# Another side line project



## Greenman (Jan 19, 2009)

More fun - 

For X-mas I made a number (9) different loose black/herbal/fruit tea blends for my GF. We have tried a number of there already and they are wonderful. I had also made a large batch for my sisterin law and she loved it and it is already gone.

I was thinking of actually making a tea blend that goes along with each of teh soaps that I sell.

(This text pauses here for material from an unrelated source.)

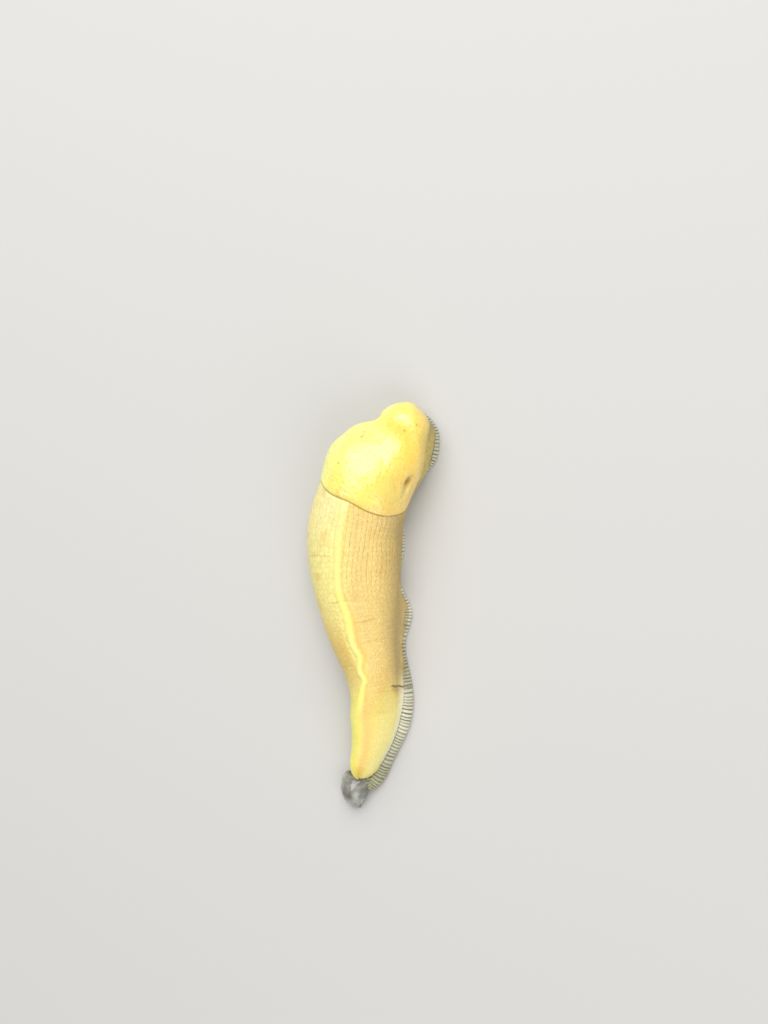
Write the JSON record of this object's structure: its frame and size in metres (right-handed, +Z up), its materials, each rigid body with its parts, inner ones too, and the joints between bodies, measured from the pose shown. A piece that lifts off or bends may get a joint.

Here are a few photos of the tea I had made






By dembarie, shot with SPH-M540 at 2009-01-19





By dembarie, shot with SPH-M540 at 2009-01-19





By dembarie, shot with SPH-M540 at 2009-01-19





By dembarie, shot with SPH-M540 at 2009-01-19





By dembarie, shot with SPH-M540 at 2009-01-19

On a positive note My sister in law has friends who run a store where they sell homemade/organic foodstuffs and they are interested in selling my tea.


----------



## dagmar88 (Jan 19, 2009)

looks lovely! I just love loose tea, couldn't do without it   and such a good idea to link them to your soaps.
Dagmar


----------



## 7053joanne (Jan 19, 2009)

Those look great and i love your idea to sell them with soaps!


----------



## Lindy (Jan 19, 2009)

I love those jars!!!!!!!!!!!!!

And what a great idea - I make my own teas as well but I don't have such nice jars to put them in....need to go find something like that!

Thank you for sharing that.

Lindy


----------



## Greenman (Jan 19, 2009)

I think They were about 1.50 at Wal-Mart (looking for a place to get the wholesale)

Roy


----------



## topcat (Jan 19, 2009)

Hi Roy - what a fantastic idea!  Linking them to your soaps will connect with so many people too.

Tanya


----------